Suppose $x, y, z$ are positive real number such that $x + 2y + 3z = 1$. Find the maximum value of $xyz^2$

Question

I'm trying to solve this problem using Lagrange's multiplier method but I'm unable to get the value of lambda and also $z.$ kindly help me out with this problem. I'm getting $x = 2y$

I'm stuck somewhere between the steps

Answer 1

By definition, $\lambda$ is a constant, and we don't even really care what $\lambda$ is.
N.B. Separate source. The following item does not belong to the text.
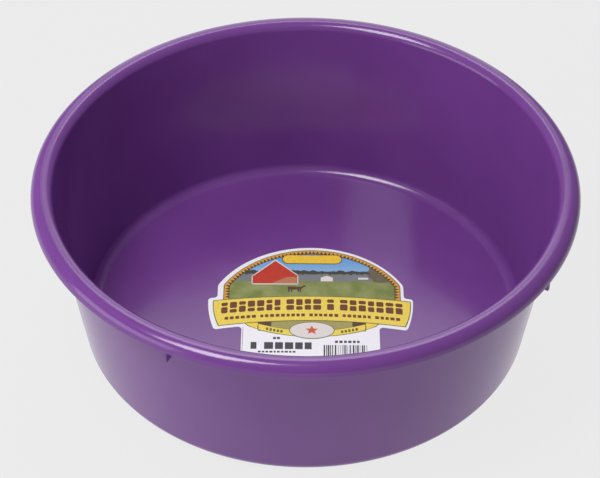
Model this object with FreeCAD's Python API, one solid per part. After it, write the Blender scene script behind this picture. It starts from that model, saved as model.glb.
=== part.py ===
import FreeCAD, Part
import math
import os

# Round feed pan for a stable: one injection-moulded plastic pan with a rolled rim and
# stacking lugs, and the die-cut paper label stuck flat on its floor.
#
# Frame, in millimetres: +Z up, origin on the ground at the middle of the base, +X to the
# right and -Y to the front of the pan, which is the side that the label is read from.

# ---- pan: overall sizes
RIM_DIAMETER = 305.0
HEIGHT = 104.6
WALL_DRAFT = 8.3              # degrees that the wall leans outwards

# ---- pan: thicknesses and rounds
WALL = 1.8
FLOOR = 1.8
FLOOR_ROUND = 6.5             # inside, where the floor turns up into the wall
BASE_ROUND = 8.5              # outside, where the wall turns in under the base
RIM_INNER_ROUND = 5.2         # outside of the bend from the wall to the top of the rim
RIM_FLAT = 1.0                # level strip along the top of the rim, between its two bends
RIM_OUTER_ROUND = 6.1         # outside of the bend from the top of the rim to its skirt
SKIRT_STRAIGHT = 0.6          # upright band of the skirt, below that bend
LIP_ROUND = 0.6               # both edges of the lip, at the foot of the skirt

# ---- pan: underside
FOOT_WIDTH = 6.0              # flat ring that the pan stands on
FOOT_DEPTH = 0.4              # the floor inside the ring is this far off the ground
GATE_RADIUS = 3.0             # trimmed mark where the plastic entered the mould
GATE_DEPTH = 0.25

# ---- pan: stacking lugs under the rim
LUG_THICKNESS = 2.0
LUG_DROP = 8.0                # how far a lug hangs below the lip
LUG_SETBACK = 1.5             # how far a lug stays inside the rim's outside
LUG_ROUND = 0.6
LUG_FIRST_ANGLE = -28.2       # degrees from the front, towards +X
LUG_SPACING = 87.5            # first pair to second pair; each pair faces across the pan

# ---- label
LABEL_THICKNESS = 0.15
LABEL_MIDDLE_X = 3.4          # stuck a little to the right of the pan's middle
LABEL_MIDDLE_Y = 0.0
ARCH_WIDTH = 110.0
ARCH_TOP = 52.6               # heights are from the label's own middle
ARCH_SPRING = 18.9            # height at which the arch springs from its upright sides
ARCH_SHOULDER = 8.0           # round at that height
BANNER_TOP_WIDTH = 120.6
BANNER_BOTTOM_WIDTH = 112.4
BANNER_BULGE = 1.2            # how far each end of the banner bows out
BANNER_TOP = 12.0
BANNER_TOP_DROP = 4.5         # how far the banner's top edge falls from middle to end
BANNER_BOTTOM = -13.3
BANNER_BOTTOM_DROP = 5.6
TAB_WIDTH = 80.2
TAB_BOTTOM = -56.0
LABEL_CORNER = 2.2

# ---- worked out from the sizes above
DRAFT_SLOPE = math.tan(math.radians(WALL_DRAFT))
BEND_REACH = math.tan(math.radians((90 - WALL_DRAFT) / 2))    # length a wall bend takes, per radius
WALL_ACROSS = WALL / math.cos(math.radians(WALL_DRAFT))       # wall thickness, measured level
RIM_RADIUS = RIM_DIAMETER / 2
RIM_WIDTH = RIM_INNER_ROUND * BEND_REACH + RIM_FLAT + RIM_OUTER_ROUND
WALL_TOP_RADIUS = RIM_RADIUS - RIM_WIDTH + WALL_ACROSS        # outside, carried up to the rim's top
BASE_RADIUS = WALL_TOP_RADIUS - HEIGHT * DRAFT_SLOPE          # outside, carried down to the ground
FLOOR_TOP = FOOT_DEPTH + FLOOR
LIP_BOTTOM = HEIGHT - RIM_OUTER_ROUND - SKIRT_STRAIGHT - LIP_ROUND
LUG_BOTTOM = LIP_BOTTOM - LUG_DROP

UP = FreeCAD.Vector(0, 0, 1)
ORIGIN = FreeCAD.Vector(0, 0, 0)


def wall_outside(height):
    """Radius of the outside of the sloping wall at a height."""
    return BASE_RADIUS + height * DRAFT_SLOPE


def wall_inside(height):
    return wall_outside(height) - WALL_ACROSS


def wall_middle(height):
    return wall_outside(height) - WALL_ACROSS / 2


def section_face(corners):
    """Face in the X-Z plane from (radius, height, round) corners, with each corner rounded."""
    points = [FreeCAD.Vector(radius, 0, height) for radius, height, rounding in corners]
    edges = []
    last_point = None
    first_point = None
    for index, (radius, height, rounding) in enumerate(corners):
        corner = points[index]
        back = (points[index - 1] - corner).normalize()
        ahead = (points[(index + 1) % len(points)] - corner).normalize()
        if rounding > 0:
            half_angle = back.getAngle(ahead) / 2
            reach = rounding / math.tan(half_angle)
            start = corner + back * reach
            end = corner + ahead * reach
            inward = (back + ahead).normalize()
            middle = corner + inward * (rounding / math.sin(half_angle) - rounding)
        else:
            start = corner
            end = corner
        if last_point is not None:
            edges.append(Part.LineSegment(last_point, start).toShape())
        else:
            first_point = start
        if rounding > 0:
            edges.append(Part.Arc(start, middle, end).toShape())
        last_point = end
    edges.append(Part.LineSegment(last_point, first_point).toShape())
    return Part.Face(Part.Wire(edges))


def pan_shell():
    """Floor, wall, rolled rim and skirt, turned about the upright axis."""
    skirt_inside = RIM_RADIUS - WALL
    rim_underside = HEIGHT - WALL
    foot_inside = BASE_RADIUS - BASE_ROUND * BEND_REACH - FOOT_WIDTH
    corners = [
        (0, FLOOR_TOP, 0),
        (wall_inside(FLOOR_TOP), FLOOR_TOP, FLOOR_ROUND),
        (wall_inside(HEIGHT), HEIGHT, RIM_INNER_ROUND),
        (RIM_RADIUS, HEIGHT, RIM_OUTER_ROUND),
        (RIM_RADIUS, LIP_BOTTOM, LIP_ROUND),
        (skirt_inside, LIP_BOTTOM, LIP_ROUND),
        (skirt_inside, rim_underside, RIM_OUTER_ROUND - WALL),
        (wall_outside(rim_underside), rim_underside, RIM_INNER_ROUND - WALL),
        (BASE_RADIUS, 0, BASE_ROUND),
        (foot_inside, 0, 0),
        (foot_inside - FOOT_DEPTH, FOOT_DEPTH, 0),
        (0, FOOT_DEPTH, 0),
    ]
    return section_face(corners).revolve(ORIGIN, UP, 360)


def stacking_lug(angle):
    """Upright plate in the hollow of the rim, rooted in the wall, the rim and the skirt."""
    reach = RIM_RADIUS - LUG_SETBACK
    root_height = HEIGHT - WALL / 2
    setback_in_band = LUG_SETBACK - WALL / 2
    corners = [
        (wall_middle(LUG_BOTTOM), LUG_BOTTOM, 0),
        (reach, LUG_BOTTOM, LUG_ROUND),
        (reach, root_height, RIM_OUTER_ROUND - WALL / 2 - setback_in_band),
        (wall_middle(root_height), root_height, RIM_INNER_ROUND - WALL / 2),
    ]
    plate = section_face(corners).extrude(FreeCAD.Vector(0, LUG_THICKNESS, 0))
    plate.translate(FreeCAD.Vector(0, -LUG_THICKNESS / 2, 0))
    plate.rotate(ORIGIN, UP, angle - 90)
    return plate


def gate_mark():
    bottom = FreeCAD.Vector(0, 0, FOOT_DEPTH - GATE_DEPTH)
    return Part.makeCylinder(GATE_RADIUS, GATE_DEPTH + FLOOR / 2, bottom)


def pan():
    pair_angles = [LUG_FIRST_ANGLE, LUG_FIRST_ANGLE + LUG_SPACING]
    lugs = [stacking_lug(angle + half_turn) for half_turn in (0, 180) for angle in pair_angles]
    return pan_shell().fuse(lugs + [gate_mark()])


def label_point(x, y):
    """Point on the label's underside, from its own middle."""
    return FreeCAD.Vector(LABEL_MIDDLE_X + x, LABEL_MIDDLE_Y + y, FLOOR_TOP)


def label_plate(edges):
    face = Part.Face(Part.Wire(edges))
    return face.extrude(FreeCAD.Vector(0, 0, LABEL_THICKNESS))


def arch_plate():
    """Upper part of the label: upright sides under one wide arc."""
    side = ARCH_WIDTH / 2
    low_left = label_point(-side, 0)
    low_right = label_point(side, 0)
    high_right = label_point(side, ARCH_SPRING)
    high_left = label_point(-side, ARCH_SPRING)
    crown = label_point(0, ARCH_TOP)
    plate = label_plate([
        Part.LineSegment(low_left, low_right).toShape(),
        Part.LineSegment(low_right, high_right).toShape(),
        Part.Arc(high_right, crown, high_left).toShape(),
        Part.LineSegment(high_left, low_left).toShape(),
    ])
    half_way = (low_left.y + high_left.y) / 2
    shoulders = [edge for edge in upright_edges(plate) if edge.CenterOfMass.y > half_way]
    return plate.makeFillet(ARCH_SHOULDER, shoulders)


def banner_plate():
    """Middle part: a bowed band, narrower below, with bulging ends."""
    top_side = BANNER_TOP_WIDTH / 2
    bottom_side = BANNER_BOTTOM_WIDTH / 2
    top = BANNER_TOP - BANNER_TOP_DROP
    bottom = BANNER_BOTTOM - BANNER_BOTTOM_DROP
    end_middle = (top_side + bottom_side) / 2 + BANNER_BULGE
    half_height = (top + bottom) / 2
    top_left = label_point(-top_side, top)
    top_right = label_point(top_side, top)
    bottom_right = label_point(bottom_side, bottom)
    bottom_left = label_point(-bottom_side, bottom)
    return label_plate([
        Part.Arc(top_left, label_point(0, BANNER_TOP), top_right).toShape(),
        Part.Arc(top_right, label_point(end_middle, half_height), bottom_right).toShape(),
        Part.Arc(bottom_right, label_point(0, BANNER_BOTTOM), bottom_left).toShape(),
        Part.Arc(bottom_left, label_point(-end_middle, half_height), top_left).toShape(),
    ])


def tab_plate():
    """Lower part: a plain rectangle that starts behind the banner."""
    corner = label_point(-TAB_WIDTH / 2, TAB_BOTTOM)
    return Part.makeBox(TAB_WIDTH, -TAB_BOTTOM, LABEL_THICKNESS, corner)


def upright_edges(shape):
    return [edge for edge in shape.Edges if edge.BoundBox.XLength + edge.BoundBox.YLength < 1e-6]


def label():
    """One die-cut sheet: arch, banner and tab in one outline with rounded corners."""
    sheet = banner_plate().fuse([arch_plate(), tab_plate()]).removeSplitter()
    sharp = [edge for edge in upright_edges(sheet) if not smooth_join(sheet, edge)]
    return sheet.makeFillet(LABEL_CORNER, sharp)


def smooth_join(shape, edge):
    """True where the two side faces that share an upright edge run on without a corner."""
    sides = [face for face in shape.Faces if any(other.isSame(edge) for other in face.Edges)]
    normals = []
    for face in sides:
        u, v = face.Surface.parameter(edge.CenterOfMass)
        normals.append(face.normalAt(u, v))
    return normals[0].getAngle(normals[1]) < math.radians(1)


def export_parts(parts):
    os.makedirs("parts", exist_ok=True)
    for name, shape in parts.items():
        shape.exportStep(os.path.join("parts", name + ".step"))
        box = shape.BoundBox
        sizes = (name, box.XLength, box.YLength, box.ZLength, shape.Volume / 1000, len(shape.Solids))
        print("%-8s %7.2f x %7.2f x %7.2f mm, %7.2f cm3, %d solid" % sizes)


export_parts({
    "pan": pan(),
    "label": label(),
})
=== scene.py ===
# %% [markdown]
# # A round feed pan with a picture label
# The real thing is one low plastic pan, moulded in a single shot, with a printed paper label
# stuck flat on its floor. The design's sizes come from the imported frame, which is loaded first
# and never moved. This lesson then builds what the eye sees around it: the glossy skin of the
# pan as one turned shape, and the label's print as thin layers of ink on the paper.

# %% Load the frame
import math
import random

import bmesh
import bpy
from mathutils import Matrix, Vector


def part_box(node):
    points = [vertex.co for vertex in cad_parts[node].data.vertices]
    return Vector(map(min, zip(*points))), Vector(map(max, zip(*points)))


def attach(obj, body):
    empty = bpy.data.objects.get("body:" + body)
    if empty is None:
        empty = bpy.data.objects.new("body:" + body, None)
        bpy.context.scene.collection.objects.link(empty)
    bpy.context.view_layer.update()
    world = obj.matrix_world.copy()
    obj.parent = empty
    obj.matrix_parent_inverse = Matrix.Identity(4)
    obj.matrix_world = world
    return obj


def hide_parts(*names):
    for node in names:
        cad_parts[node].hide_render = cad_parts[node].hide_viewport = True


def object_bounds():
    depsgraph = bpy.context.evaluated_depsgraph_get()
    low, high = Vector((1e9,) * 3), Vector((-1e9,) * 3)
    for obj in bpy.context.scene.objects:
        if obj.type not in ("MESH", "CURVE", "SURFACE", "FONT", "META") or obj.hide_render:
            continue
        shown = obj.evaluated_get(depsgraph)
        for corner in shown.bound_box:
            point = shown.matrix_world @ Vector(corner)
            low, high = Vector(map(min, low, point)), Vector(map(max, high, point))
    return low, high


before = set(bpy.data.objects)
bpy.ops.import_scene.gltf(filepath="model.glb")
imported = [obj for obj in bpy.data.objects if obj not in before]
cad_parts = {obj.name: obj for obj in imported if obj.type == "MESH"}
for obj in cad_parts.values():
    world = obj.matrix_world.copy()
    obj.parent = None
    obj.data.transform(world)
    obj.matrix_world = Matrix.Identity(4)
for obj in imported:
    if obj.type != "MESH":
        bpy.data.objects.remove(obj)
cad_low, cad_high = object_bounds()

MM = 0.001
scene = bpy.context.scene
print("frame:", sorted(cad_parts), "box", [round(v, 4) for v in (*cad_low, *cad_high)])

# %% [markdown]
# ## Camera
# A long lens from a little over a metre away, looking down at about 42 degrees, keeps the rim's
# ellipse calm and still shows the floor, the far wall and the outside of the near wall. The
# angles are plain turns about X, Y and Z in degrees, so the camera needs no target object.

# %% Place the camera
CAMERA_PLACE = Vector((0, -0.8912, 0.8471))
CAMERA_TURNS = (48.413, -0.195, 0.365)
SENSOR_WIDTH = 36
FOCAL_LENGTH = 125.37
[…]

It is always linear and factored from the gradient, so instead of finding $\lambda$, use it to jump from one equation to another.

$\lambda=yz^2$

$\lambda=\frac{xz^2}{2}$

$\lambda=\frac{2xyz}{3}$

Answer 2

Hint: prove that $$xyz^2\le \frac{1}{1152}$$ and the equal sign holds if $$x=\frac{1}{4},y=\frac{1}{8},z=\frac{1}{6}$$

Answer 3

Alt. hint (no calculus):   the following inequality holds by AM-GM, with equality iff $\displaystyle x = 2y = \frac{3}{2}z\,$:

$$ \frac{\sqrt{3}}{\sqrt[4]{2}} \cdot \sqrt[4]{xyz^2} = \sqrt[4]{x \cdot 2y \cdot \frac{3}{2}z \cdot \frac{3}{2}z} \;\le\; \frac{x+2y+3z}{4} = \frac{1}{4} \;\;\iff\;\;xyz^2 \le \frac{2}{3^2 \cdot 4^4} = \frac{1}{1152} $$

Answer 4

You can also convert $xyz^2$ into a function of two variables $f(y,z)=(1-2y-3z)yz^2$ and use this test to conclude that the maxima occurs at $(\frac{1}{4},\frac{1}{8}, \frac{1}{6})$ and is $1152.$ You can ignore the other critical points since all of them have at least one $0$ entry while $x,y$ and $z$ are given positive.